Perhaps someone with more insight into Facebook could find a way to get my books exposed to the target audience at an acceptable contact price. But I haven’t come across this “someone” yet.
I post on Twitter twice daily and drive some traffic to the main site. However, I spend almost no time on Twitter and rarely participate in discussions.
LinkedIn is the main social media platform for promoting my books. This is primarily because my readers have a profile here AND expect to find information relevant to their professional activities. On LinkedIn, I can find my target reader and get their attention at a very attractive contact price.
My LinkedIn profile, which serves as the internal landing page, is optimized around my writing business. I have thoroughly familiarized myself with LinkedIn and use all the facilities. LinkedIn is the second largest source of references (the largest is organic search, and I will get to that) to our website.
LinkedIn’s algorithms keep track of whether a post quickly gets attention. Even though I have over 30,000 followers on LinkedIn, only a few of them see my posts when I publish them. I post twice a day on my profile (in the morning between 9 and 10 am in Danish and in the evening between 6 and 7 pm in English). About every two weeks I publish a longer article on the LinkedIn publishing platform.
However, it is the activities in what is called LinkedIn Sales Navigator that have the most significant effect.
In Sales Navigator (which costs approximately DKK 4,000 per user per year), there are such detailed search facilities that I can find all the individuals in my target group by name. I do not know if they read books, but I can match their professional profiles with the content of my books.
For Building Successful Partner Channels, I can find 5 million people on LinkedIn who could have a professional interest. If I visit their profiles, about ten percent will look back at my profile, and of those, about ten percent will invite me to connect. How I manage to visit 5 million profiles without spending too much time on it is no secret.
10 percent of 10 percent of 5 million is 50,000, but I can visit a profile more than once and thereby increase the conversion rate.
Videos and podcasts
I produce the videos and podcasts myself. I am not a big consumer of this media type, but I know that others are.
I record videos with a Canon 70D camera, and a Red Filmmaker Kit mounted on a Manfrotto tripod. I have a remote control to start and stop recording. This is a great help, as several recordings are needed before the individual episodes are to my liking. Having to go to and from the camera is time-consuming and disrupts the work rhythm.
If I were to start over today, I would probably use my iPhone with a Red Lavalier microphone. The camera in today’s smartphones are excellent, and the setting options are adequate. A smartphone is perhaps the best camera solution for us amateurs.

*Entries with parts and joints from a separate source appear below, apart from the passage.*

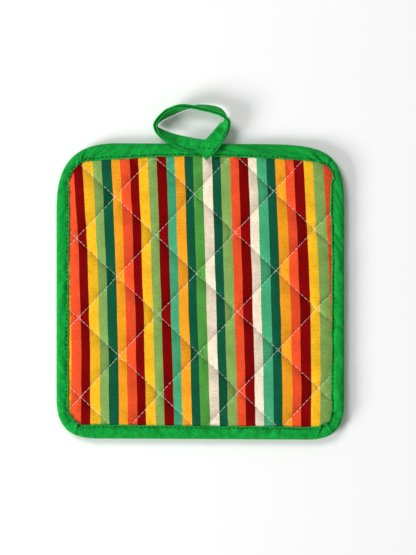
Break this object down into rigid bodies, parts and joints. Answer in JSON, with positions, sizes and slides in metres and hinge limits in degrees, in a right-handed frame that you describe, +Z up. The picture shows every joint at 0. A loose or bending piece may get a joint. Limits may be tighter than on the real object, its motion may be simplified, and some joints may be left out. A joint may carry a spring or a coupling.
{
  "type": "pot holder",
  "caption": "Square quilted pot holder: striped cotton covers quilted in diamonds over wadding, bound with green tape, with a hanging loop sewn to the top edge.",
  "frame": {"origin": "middle of the whole outline, hanging loop included, on the table under the back cover", "axes": "+Z up from the table, out of the striped front; +Y across the pad towards the hanging loop; +X to the right seen from the front"},
  "size_m": [0.2, 0.2336, 0.0126],
  "materials": {
    "striped_cotton": "plain-weave printed cotton, matt, in narrow upright stripes of red, coral, orange, yellow, greens and cream",
    "green_tape": "matt woven cotton tape",
    "wadding": "soft lofted fibre",
    "white_thread": "twisted sewing thread, slight sheen",
    "green_thread": "twisted sewing thread, slight sheen"
  },
  "bodies": {
    "lower_half": {"front_cover_lower": "striped_cotton", "back_cover_lower": "striped_cotton", "wadding_lower": "wadding", "binding_lower": "green_tape", "front_quilting_thread_lower": "white_thread", "back_quilting_thread_lower": "white_thread", "front_binding_seam_lower": "green_thread", "back_binding_seam_lower": "green_thread"},
    "upper_half": {"front_cover_upper": "striped_cotton", "back_cover_upper": "striped_cotton", "wadding_upper": "wadding", "binding_upper": "green_tape", "front_quilting_thread_upper": "white_thread", "back_quilting_thread_upper": "white_thread", "front_binding_seam_upper": "green_thread", "back_binding_seam_upper": "green_thread", "loop_start": "green_tape", "loop_end_tab": "green_tape", "loop_tack_seam": "green_thread"},
    "loop": {"hanging_loop": "green_tape", "loop_edge_seam": "green_thread"}
  },
  "joints": [
    {"name": "pad_fold", "type": "hinge", "parent": "lower_half", "child": "upper_half", "pos_m": [0, -0.01377, 0.0082], "axis": [1, 0, 0], "range_deg": [0, 160], "stiffness_Nm_per_rad": 0.02},
    {"name": "loop_hinge", "type": "hinge", "parent": "upper_half", "child": "loop", "pos_m": [0, 0.08923, 0.0123], "axis": [1, 0, 0], "range_deg": [-12, 150], "stiffness_Nm_per_rad": 0.004}
  ]
}
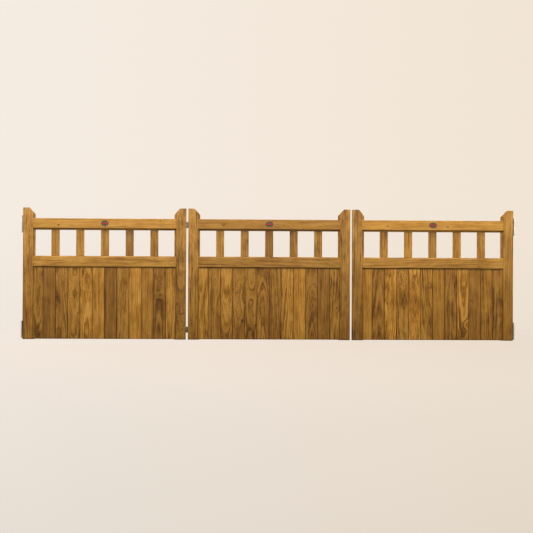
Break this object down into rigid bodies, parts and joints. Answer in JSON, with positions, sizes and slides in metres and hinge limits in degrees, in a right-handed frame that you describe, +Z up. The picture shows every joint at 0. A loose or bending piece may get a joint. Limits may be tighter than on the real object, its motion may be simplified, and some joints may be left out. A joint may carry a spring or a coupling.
{
  "type": "bi-fold driveway gate",
  "caption": "Framed and boarded hardwood driveway gate with open balusters under the top rails; folding leaves hang on one post and meet a leaf hung on the other.",
  "frame": {"origin": "middle of the face by which the lower left jamb plate is screwed to its post", "axes": "+X across the drive from the left post to the right one, +Y inwards to the back of the gate, +Z up"},
  "size_m": [3.717, 0.085, 0.985],
  "materials": {
    "frame_timber": "oiled, satin",
    "board_timber": "oiled, satin",
    "hinge_steel": "galvanised, dull",
    "plaque_metal": "cast, satin"
  },
  "bodies": {
    "root": {"left_lower_jamb_plate": "hinge_steel", "left_upper_jamb_plate": "hinge_steel", "right_lower_jamb_plate": "hinge_steel", "right_upper_jamb_plate": "hinge_steel", "left_jamb_lower_pin": "hinge_steel", "left_jamb_upper_pin": "hinge_steel", "right_jamb_lower_pin": "hinge_steel", "right_jamb_upper_pin": "hinge_steel"},
    "left_leaf": {"left_leaf_left_stile": "frame_timber", "left_leaf_right_stile": "frame_timber", "left_leaf_top_rail": "frame_timber", "left_leaf_middle_rail": "frame_timber", "left_leaf_bottom_rail": "frame_timber", "left_leaf_brace": "frame_timber", "left_leaf_balusters": "frame_timber", "left_leaf_boards": "board_timber", "left_leaf_plaque": "plaque_metal", "left_leaf_lower_jamb_strap": "hinge_steel", "left_leaf_upper_jamb_strap": "hinge_steel", "left_leaf_lower_fold_strap": "hinge_steel", "left_leaf_upper_fold_strap": "hinge_steel", "fold_lower_pin": "hinge_steel", "fold_upper_pin": "hinge_steel"},
    "middle_leaf": {"middle_leaf_left_stile": "frame_timber", "middle_leaf_right_stile": "frame_timber", "middle_leaf_top_rail": "frame_timber", "middle_leaf_middle_rail": "frame_timber", "middle_leaf_bottom_rail": "frame_timber", "middle_leaf_brace": "frame_timber", "middle_leaf_balusters": "frame_timber", "middle_leaf_boards": "board_timber", "middle_leaf_plaque": "plaque_metal", "middle_leaf_lower_fold_strap": "hinge_steel", "middle_leaf_upper_fold_strap": "hinge_steel"},
    "right_leaf": {"right_leaf_left_stile": "frame_timber", "right_leaf_right_stile": "frame_timber", "right_leaf_top_rail": "frame_timber", "right_leaf_middle_rail": "frame_timber", "right_leaf_bottom_rail": "frame_timber", "right_leaf_brace": "frame_timber", "right_leaf_balusters": "frame_timber", "right_leaf_boards": "board_timber", "right_leaf_plaque": "plaque_metal", "right_leaf_lower_jamb_strap": "hinge_steel", "right_leaf_upper_jamb_strap": "hinge_steel"}
  },
  "joints": [
    {"name": "left_leaf_swing", "type": "hinge", "parent": "root", "child": "left_leaf", "pos_m": [0.01, 0.042, 0.395], "axis": [0, 0, 1], "range_deg": [0, 90]},
    {"name": "middle_leaf_fold", "type": "hinge", "parent": "left_leaf", "child": "middle_leaf", "pos_m": [1.2395, 0.042, 0.395], "axis": [0, 0, 1], "range_deg": [0, 180]},
    {"name": "right_leaf_swing", "type": "hinge", "parent": "root", "child": "right_leaf", "pos_m": [3.707, 0.042, 0.395], "axis": [0, 0, -1], "range_deg": [0, 90]}
  ]
}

I use a teleprompter for the text. It works best for me when I know exactly what to say. Although I am reading from a script I can still make it appear spontaneous and vibrant. The advantage of following a script is also that I then have the exact subtitles right away. Subtitles are a must as many people watch videos with the sound muted. You can put the subtitles directly into the video (this is the best solution), use YouTube’s tool (this is the easiest solution) or a transcripts app such as Kapwing. You can download the subtitle file from YouTube or Kapwing and use it for Vimeo, for example.
The biggest challenge when recording a video is the lighting. I have managed to find a solution by using daylight in my study. I bought a few lamps that I can turn on if the daylight is too fluctuating, but usually, it is not necessary. I now only need about an hour to set up the gear and get ready for recording.
I bought the rights to the background music, and I get the graphics made by Jelena Galkina, or I put it together myself using Apple’s Keynote and Snagit.
For editing, I use iMovie, which comes free with any Mac.
I have considered whether I should switch to Final Cut Pro X, which allows you to mix several camera angles, but iMovie solves the task just fine.